Victor HUGO en bon narrateur, m'a tout expliqué, penché au-dessus de mon épaule de temps en temps il me rappelait que oui il pouvait bien revenir en arrière, remonter le temps car c'est le privilège du narrateur. D'accord Victor je te suis. Parfois il m'aidait à me souvenir : on se rappellera que … oui Victor, je me rappelle. D'autres fois il partait dans une direction qui me désarçonnait comme quand je me suis retrouvée sur le champ de bataille de Waterloo, mais il me prévenait toujours : c'est nécessaire à la compréhension de l'histoire. Patience… Alors je l'écoutais lui et son style suranné, ses tournures de phrases désuètes au charme incontestable, ses mots, maintenant disparus, ramenés à la vie pour quelques instants (merci mon dico d'étymologie) et ses jeux de mots attendrissants quand ils se voulaient sans doute spirituels et percutants à l'époque (filousophe) et puis l'argot qui donne du piquant au récit. Je ne me lassais pas de le lire et d'apprendre. le contexte historique et politique de l'époque, le mode de vie, les petits détails du quotidien, les habitudes, les moeurs, … passionnant ! Alors oui il est parfois un peu candide notre Victor, un peu trop confiant en la nature humaine, ses personnages sont parfois manichéens, mais il est aussi pertinent et visionnaire. Combien de ses idées, de ses prises de position, sont toujours d'actualité de nos jours ? « On dit que l'esclavage a disparu de la civilisation européenne. C'est une erreur. Il existe toujours, mais il ne pèse plus que sur la femme, il s'appelle prostitution ». Encore maintenant on pourrait débattre des heures sur ces mots.
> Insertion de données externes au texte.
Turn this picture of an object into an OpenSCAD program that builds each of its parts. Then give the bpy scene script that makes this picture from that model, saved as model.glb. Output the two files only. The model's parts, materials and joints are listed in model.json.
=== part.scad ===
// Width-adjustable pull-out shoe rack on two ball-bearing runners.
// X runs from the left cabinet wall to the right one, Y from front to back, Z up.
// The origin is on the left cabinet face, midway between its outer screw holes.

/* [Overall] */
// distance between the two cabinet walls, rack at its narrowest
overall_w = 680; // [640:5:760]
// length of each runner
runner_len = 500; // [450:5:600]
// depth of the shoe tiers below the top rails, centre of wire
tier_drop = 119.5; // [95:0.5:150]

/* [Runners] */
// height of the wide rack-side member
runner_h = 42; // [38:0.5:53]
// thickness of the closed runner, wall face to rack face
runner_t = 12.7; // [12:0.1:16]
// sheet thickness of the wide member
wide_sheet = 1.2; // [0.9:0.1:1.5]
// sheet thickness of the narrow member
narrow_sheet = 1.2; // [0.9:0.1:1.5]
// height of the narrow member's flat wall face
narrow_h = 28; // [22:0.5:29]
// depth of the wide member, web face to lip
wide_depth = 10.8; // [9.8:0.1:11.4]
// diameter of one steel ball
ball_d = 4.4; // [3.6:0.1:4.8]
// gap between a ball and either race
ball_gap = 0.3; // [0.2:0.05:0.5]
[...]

C'est ça aussi Les Misérables : le témoignage d'une époque, d‘un combat, d'un engagement pour sortir de l'ombre ceux de l'ombre qu'aujourd'hui on appellerait « les sans » : sans dents, sans domicile fixe, sans-papiers, sans travail, sans revenus… les années ont passé mais il y a des Cosette plein les rues, des Thénardier, des Jean Valjean, des Gavroche…, et son combat contre le système pénitentiaire de l'époque et le droit à une seconde chance ? Pas certain que nous ayons beaucoup progressé là encore.

Et l'histoire? L'histoire vous la connaissez. C'est beau, c'est cruel, vous savez que c'est un crève-coeur. Tout le monde la connaît … dans les grandes lignes. Mais pour la vivre, la comprendre, la ressentir, et vous promener en tête à tête avec Victor, il vous faudra lire ces 1344 pages, arrêter le temps, savourer les mots.
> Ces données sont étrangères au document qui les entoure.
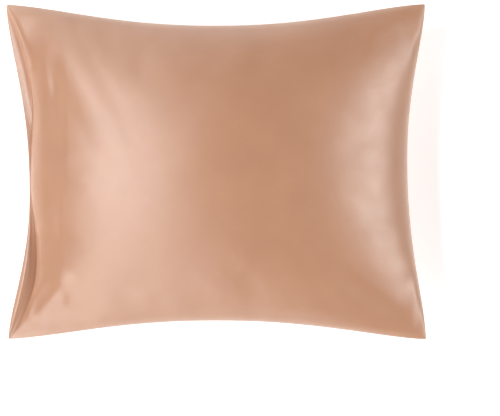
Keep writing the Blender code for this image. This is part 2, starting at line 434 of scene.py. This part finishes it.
def satin(name, colour):
    material = bpy.data.materials.new(name)
    material.use_nodes = True
    nodes, links = material.node_tree.nodes, material.node_tree.links
    shader = nodes["Principled BSDF"]
    shader.inputs["IOR"].default_value = satinLook["glossIndex"]
    shader.inputs["Specular IOR Level"].default_value = satinLook["specular"]
    shader.inputs["Sheen Weight"].default_value = satinLook["sheen"]
    shader.inputs["Sheen Roughness"].default_value = 0.4
    shader.inputs["Anisotropic"].default_value = satinLook["anisotropy"]
    shader.inputs["Anisotropic Rotation"].default_value = 0.25
    cloth = nodes.new("ShaderNodeUVMap")
    cloth.uv_map = "cloth"

    def noiseOver(scale, detail, stretch=None):
        pattern = nodes.new("ShaderNodeTexNoise")
        pattern.inputs["Scale"].default_value = scale
        pattern.inputs["Detail"].default_value = detail
        source = cloth.outputs["UV"]
        if stretch:
            placed = nodes.new("ShaderNodeMapping")
            placed.inputs["Scale"].default_value = (*stretch, 1)
            links.new(source, placed.inputs["Vector"])
            source = placed.outputs["Vector"]
        links.new(source, pattern.inputs["Vector"])
        return pattern.outputs["Fac"]

    def stepped(operation, first, second=None):
        step = nodes.new("ShaderNodeMath")
        step.operation = operation
        for socket, value in zip(step.inputs, (first, second)):
            if isinstance(value, (int, float)):
                socket.default_value = value
            elif value is not None:
                links.new(value, socket)
        return step.outputs["Value"]

    def ranged(value, low, high, toLow, toHigh, smooth=False):
        band = nodes.new("ShaderNodeMapRange")
        band.interpolation_type = "SMOOTHSTEP" if smooth else "LINEAR"
        for socket, number in zip(("From Min", "From Max", "To Min", "To Max"), (low, high, toLow, toHigh)):
            band.inputs[socket].default_value = number
        links.new(value, band.inputs["Value"])
        return band.outputs["Result"]

    mottle = noiseOver(satinLook["mottling"], 3)
    slubs = noiseOver(1, 2, satinLook["slubs"])
    tint = nodes.new("ShaderNodeValToRGB")
    tint.color_ramp.elements[0].position = 0.3
    tint.color_ramp.elements[0].color = (colour[0] * 0.95, colour[1] * 0.93, colour[2] * 0.93, 1)
    tint.color_ramp.elements[1].position = 0.7
    tint.color_ramp.elements[1].color = (colour[0] * 1.04, colour[1] * 1.05, colour[2] * 1.05, 1)
    blotches = stepped("ADD", stepped("MULTIPLY", mottle, 0.75), stepped("MULTIPLY", slubs, 0.25))
    links.new(blotches, tint.inputs["Fac"])

    # painted rim highlight: the colour is paled along the seams to stand in for the light the steep edges
    # catch
    place = nodes.new("ShaderNodeSeparateXYZ")
    links.new(cloth.outputs["UV"], place.inputs["Vector"])
    fromSides = stepped("SUBTRACT", flatHalf[0], stepped("ABSOLUTE", place.outputs["X"]))
    fromEnds = stepped("SUBTRACT", flatHalf[1], stepped("ABSOLUTE", place.outputs["Y"]))
    nearest = stepped("MINIMUM", fromSides, fromEnds)
    paintedRimShare = ranged(nearest, 0, satinLook["paintedRimReach"], satinLook["paintedRimHighlight"], 0, smooth=True)
    paintedRimMix = nodes.new("ShaderNodeMix")
    paintedRimMix.data_type = "RGBA"
    links.new(paintedRimShare, paintedRimMix.inputs["Factor"])
    links.new(tint.outputs["Color"], paintedRimMix.inputs["A"])
    paintedRimMix.inputs["B"].default_value = (*satinLook["paintedRimColour"], 1)
    links.new(paintedRimMix.outputs["Result"], shader.inputs["Base Color"])

    gloss, spread = satinLook["roughness"], satinLook["roughnessRange"]
    polish = noiseOver(satinLook["unevenGloss"], 2)
    uneven = stepped("ADD", stepped("MULTIPLY", polish, 0.5), stepped("MULTIPLY", slubs, 0.5))
    links.new(ranged(uneven, 0.3, 0.7, gloss - spread, gloss + spread), shader.inputs["Roughness"])

    tangent = nodes.new("ShaderNodeTangent")
    tangent.direction_type = "UV_MAP"
    tangent.uv_map = "cloth"
    links.new(tangent.outputs["Tangent"], shader.inputs["Tangent"])

    def bands(direction, perMetre):
        threads = nodes.new("ShaderNodeTexWave")
        threads.wave_type = "BANDS"
        threads.bands_direction = direction
        threads.inputs["Scale"].default_value = perMetre * math.pi / 10
        threads.inputs["Distortion"].default_value = 1.5
        threads.inputs["Detail"].default_value = 1
        links.new(cloth.outputs["UV"], threads.inputs["Vector"])
        return threads.outputs["Fac"]

    floats = stepped("MULTIPLY", bands("X", satinLook["threadsAcross"]), 0.3)
    woven = stepped("ADD", bands("Y", satinLook["threadsPerMetre"]), floats)
    weave = nodes.new("ShaderNodeBump")
    weave.inputs["Strength"].default_value = satinLook["weaveStrength"]
    weave.inputs["Distance"].default_value = satinLook["weaveDepth"]
    links.new(stepped("ADD", woven, stepped("MULTIPLY", slubs, 1.5)), weave.inputs["Height"])
    links.new(weave.outputs["Normal"], shader.inputs["Normal"])
    return material


def layCloth(mesh, columns, placeAcross, upper, lower, settle=None):
    clothMap = mesh.loops.layers.uv.new("cloth")
    flat = {}
    topCells = {}
    for vert in mesh.verts:
        column = round((vert.co.x + 1) / 2 * columns)
        if vert.co.z > 0.99:
            topCells[vert.index] = (column, round((vert.co.y + 1) / 2 * grid["rows"]))
        v = crowded(vert.co.y)
        u = placeAcross(column, v)
        x, y = layOut(u, v)
        low, top = lower(u, v), upper(u, v)
        share = vert.co.z
        flat[vert] = (u * flatHalf[0], v * flatHalf[1])
        vert.co = (x, y, mix(low, top, share))
        if settle:
            settle(vert, column, share, v, low, top)
    for face in mesh.faces:
        for loop in face.loops:
            loop[clothMap].uv = flat[loop.vert]
    return topCells


grid = {"columns": 110, "rows": 92, "lipColumns": 10, "wallCuts": 5}


def frontAcross(column, v):
    share = crowded(2 * column / grid["columns"] - 1)
    return mix(mouthFold(v), 1, (share + 1) / 2)


def backAcross(column, v):
    if column < grid["lipColumns"]:
        return mix(-1, mouthFold(v), column / grid["lipColumns"])
    return frontAcross(column - grid["lipColumns"], v)


def rollMouth(vert, column, share, v, low, top):
    # turns the front panel's edge at the mouth under itself, over an open gap where it isn't sewn shut
    gape = top - low
    opens, closes = mouth["sewnShut"]
    shut = min(1, max(0, (v - opens) / (closes - opens)))
    gape *= 1 - shut
    radius = min(mouth["rollRadius"], mouth["rollShare"] * gape)
    undercut = min(mouth["undercut"], mouth["undercutShare"] * gape)
    level = round(share * (grid["wallCuts"] + 1))
    top -= shut * (top - low - mouth["shutGap"])
    fromFold = vert.co.x - layOut(mouthFold(v), v)[0]
    if level == 0:
        vert.co.x += undercut * max(0, 1 - fromFold / mouth["undercutReach"]) ** 2
    elif column == 0 and level >= 3:
        turn = math.pi * (grid["wallCuts"] + 1 - level) / 3
        vert.co.x -= radius * math.sin(turn)
        vert.co.z = top - radius * (1 - math.cos(turn))
    elif column == 0:
        vert.co.x += undercut * (1.0 if level == 1 else 0.6)
        vert.co.z = mix(low, top - 2 * radius, 0.4 if level == 1 else 0.9)


stitches = {
    "fromEdge": 0.026,
    "length": 0.0026,
    "pitch": 0.0036,
    "thread": 0.00035,
    "colour": (0.52, 0.26, 0.155),
    "fibres": 1800,  # per metre
    "lineEnds": 0.985,  # of v
}


def alongHem():
    # points of the hem's seam on the underside, from the low side to the high side
    places = []
    for step in range(401):
        v = mix(-stitches["lineEnds"], stitches["lineEnds"], step / 400)
        left, right = layOut(-1, v)[0], layOut(1, v)[0]
        u = -1 + 2 * stitches["fromEdge"] / (right - left)
        places.append(Vector((*layOut(u, v), backLow(u, v))))
    return places


def spaced(places, pitch):
    # the same line, stepped evenly along its length
    stops, travelled, due = [], 0, 0
    for here, ahead in zip(places, places[1:]):
        length = (ahead - here).length
        while length and due <= travelled + length:
            stops.append(here.lerp(ahead, (due - travelled) / length))
            due += pitch
        travelled += length
    return stops


def hemStitches(stops):
    # one short rounded stitch between each two stops, lying along the line
    mesh = bmesh.new()
    for here, ahead in zip(stops, stops[1:]):
        along = (ahead - here).normalized()
        across = along.cross(Vector((0, 0, -1))).normalized()
        turned = Matrix((across, along, across.cross(along))).transposed().to_4x4()
        size = Matrix.Diagonal((stitches["thread"], stitches["length"] / 2, stitches["thread"] * 0.8, 1))
        placed = Matrix.Translation(here.lerp(ahead, 0.5)) @ turned @ size
        bmesh.ops.create_icosphere(mesh, subdivisions=2, radius=1, matrix=placed)
    return mesh


seam = {
    "radius": 0.0010,  # of the turned-in allowance that closes the three sewn sides
    "inside": 0.0010,  # from the edge
    "pitch": 0.0040,
}


def closedSides():
    # points round the three sewn sides, halfway between the panels
    places = []
    for step in range(901):
        share = step / 300
        along = mix(-1, 1, share % 1 if share < 3 else 1)
        u, v = ((along, -1), (1, along), (-along, 1))[min(2, int(share))]
        fromFold = max(u, mouthFold(v))
        inward = Vector((-(u == 1) * seam["inside"], -v * seam["inside"] if abs(v) == 1 else 0, 0))
        between = backTop(fromFold, v) + panelCloth["gap"] / 2
        places.append(Vector((*layOut(fromFold, v), between)) + inward)
    return places


def seamRoll(name, stops, material):
    line = bpy.data.curves.new(name, "CURVE")
    line.dimensions = "3D"
    line.bevel_depth = seam["radius"]
    line.bevel_resolution = 1
    line.use_fill_caps = True
    run = line.splines.new("POLY")
    run.points.add(len(stops) - 1)
    for point, stop in zip(run.points, stops):
        point.co = (*stop, 1)
    drawn = bpy.data.objects.new(name + "Line", line)
    data = bpy.data.meshes.new_from_object(drawn)
    bpy.data.objects.remove(drawn)
    data.materials.clear()
    data.materials.append(material)
    data.shade_smooth()
    piece = bpy.data.objects.new(name, data)
    bpy.context.scene.collection.objects.link(piece)
    return piece


def threadPaint():
    material = bpy.data.materials.new("hemThread")
    material.use_nodes = True
    nodes, links = material.node_tree.nodes, material.node_tree.links
    shader = nodes["Principled BSDF"]
    shader.inputs["Roughness"].default_value = 0.5
    shader.inputs["Sheen Weight"].default_value = 0.1
    place = nodes.new("ShaderNodeTexCoord")
    fibre = nodes.new("ShaderNodeTexNoise")
    fibre.inputs["Scale"].default_value = stitches["fibres"]
    links.new(place.outputs["Object"], fibre.inputs["Vector"])
    tint = nodes.new("ShaderNodeValToRGB")
    for element, shade in zip(tint.color_ramp.elements, (0.85, 1.12)):
        element.color = (*(channel * shade for channel in stitches["colour"]), 1)
    links.new(fibre.outputs["Fac"], tint.inputs["Fac"])
    links.new(tint.outputs["Color"], shader.inputs["Base Color"])
    twist = nodes.new("ShaderNodeBump")
    twist.inputs["Strength"].default_value = 0.3
    twist.inputs["Distance"].default_value = 0.0001
    links.new(fibre.outputs["Fac"], twist.inputs["Height"])
    links.new(twist.outputs["Normal"], shader.inputs["Normal"])
    return material


print("satin")
frontSatin = satin("frontSatin", satinLook["colour"])
backSatin = satin("backSatin", satinLook["backColour"])

print("front panel")
frontMesh = clothSlab(grid["columns"], grid["rows"], grid["wallCuts"])
frontMesh.verts.index_update()
frontCells = layCloth(frontMesh, grid["columns"], frontAcross, frontTop, frontLow, rollMouth)
frontPanel = addPiece("frontPanel", frontMesh, frontSatin)
print("cloth run")
creaseCloth(frontPanel, frontCells)
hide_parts("filled_front")
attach(frontPanel, "root")

print("back panel")
backColumns = grid["columns"] + grid["lipColumns"]
backMesh = clothSlab(backColumns, grid["rows"], 2)
layCloth(backMesh, backColumns, backAcross, backTop, backLow)
backPanel = addPiece("backPanel", backMesh, backSatin)
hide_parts("back_panel")
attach(backPanel, "root")

print("hem stitches")
hemMesh = hemStitches(spaced(alongHem(), stitches["pitch"]))
thread = threadPaint()
hemThread = addPiece("hemThread", hemMesh, thread, 0)
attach(hemThread, "root")

print("closed seam")
closedSeam = seamRoll("closedSeam", spaced(closedSides(), seam["pitch"]), thread)
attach(closedSeam, "root")

studio = {
    "focalLength": 120,
    "sensorWidth": 36,
    "frameWidth": 0.7085,
    "look": (0.0483, -0.0511),
    "floorColour": (0.93, 0.93, 0.93),
    "floorGlow": 0.5,
    "sky": 0.10,
    "away": 4.0,
    "panel": (1.2, 3.5),  # the long side shortens with the lean to the right
    "panelPower": 46,
    "aimHeight": 0.12,
    "floorHalf": 4,
}

softboxes = (  # lean to the right and to the top in degrees, brightness
    (-37, 0, 2.5),  # the main one, on the mouth's side
    (60, 0, 1.6),
    (-20, -60, 1.3),
    (-20, 65, 0.6),
)

print("studio")
floorMesh = bmesh.new()
bmesh.ops.create_grid(floorMesh, x_segments=1, y_segments=1, size=studio["floorHalf"])
floorPaint = bpy.data.materials.new("floorPaint")
floorPaint.use_nodes = True
floorShader = floorPaint.node_tree.nodes["Principled BSDF"]
floorShader.inputs["Base Color"].default_value = (*studio["floorColour"], 1)
floorShader.inputs["Roughness"].default_value = 0.9
floorShader.inputs["Emission Color"].default_value = (1, 1, 1, 1)
floorShader.inputs["Emission Strength"].default_value = studio["floorGlow"]
floor = addPiece("studioFloor", floorMesh, floorPaint, 0)

for index, (leanRight, leanHigh, brightness) in enumerate(softboxes):
    name = f"softbox{index + 1}"
    lamp = bpy.data.lights.new(name, "AREA")
    lamp.shape = "RECTANGLE"
    right, high = math.radians(leanRight), math.radians(leanHigh)
    lamp.size = studio["panel"][0]
    lamp.size_y = studio["panel"][1] * math.cos(right)
    lamp.energy = brightness * studio["panelPower"]
    holder = bpy.data.objects.new(name, lamp)
    away = Vector((math.sin(right), math.cos(right) * math.sin(high), math.cos(right) * math.cos(high)))
    across = Vector((0, 1, 0)).cross(away).normalized()
    facing = Matrix((across, away.cross(across), away)).transposed().to_4x4()
    standing = away * studio["away"] + Vector((0, 0, studio["aimHeight"]))
    holder.matrix_world = Matrix.Translation(standing) @ facing
    bpy.context.scene.collection.objects.link(holder)

sky = bpy.data.worlds.new("sky")
sky.use_nodes = True
sky.node_tree.nodes["Background"].inputs["Color"].default_value = (1, 1, 1, 1)
sky.node_tree.nodes["Background"].inputs["Strength"].default_value = studio["sky"]
bpy.context.scene.world = sky
bpy.context.scene.view_settings.view_transform = "Standard"

lens = bpy.data.cameras.new("camera")
lens.lens = studio["focalLength"]
lens.sensor_width = studio["sensorWidth"]
camera = bpy.data.objects.new("camera", lens)
distance = studio["frameWidth"] * studio["focalLength"] / studio["sensorWidth"]
camera.location = (*studio["look"], distance + pillow["seamHeight"])
bpy.context.scene.collection.objects.link(camera)
bpy.context.scene.camera = camera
Une fois la balade terminée et arrivé au mot fin il se peut que vous cherchiez cette voix au-dessus de votre épaule et que vous vous sentiez un peu orphelin. Parce que certaines lectures sont plus vivantes que d'autres. Parce qu'on n'abandonne pas des compagnons de route avec qui on a passé tant de temps sans un petit regard en arrière et un peu de vague à l'âme.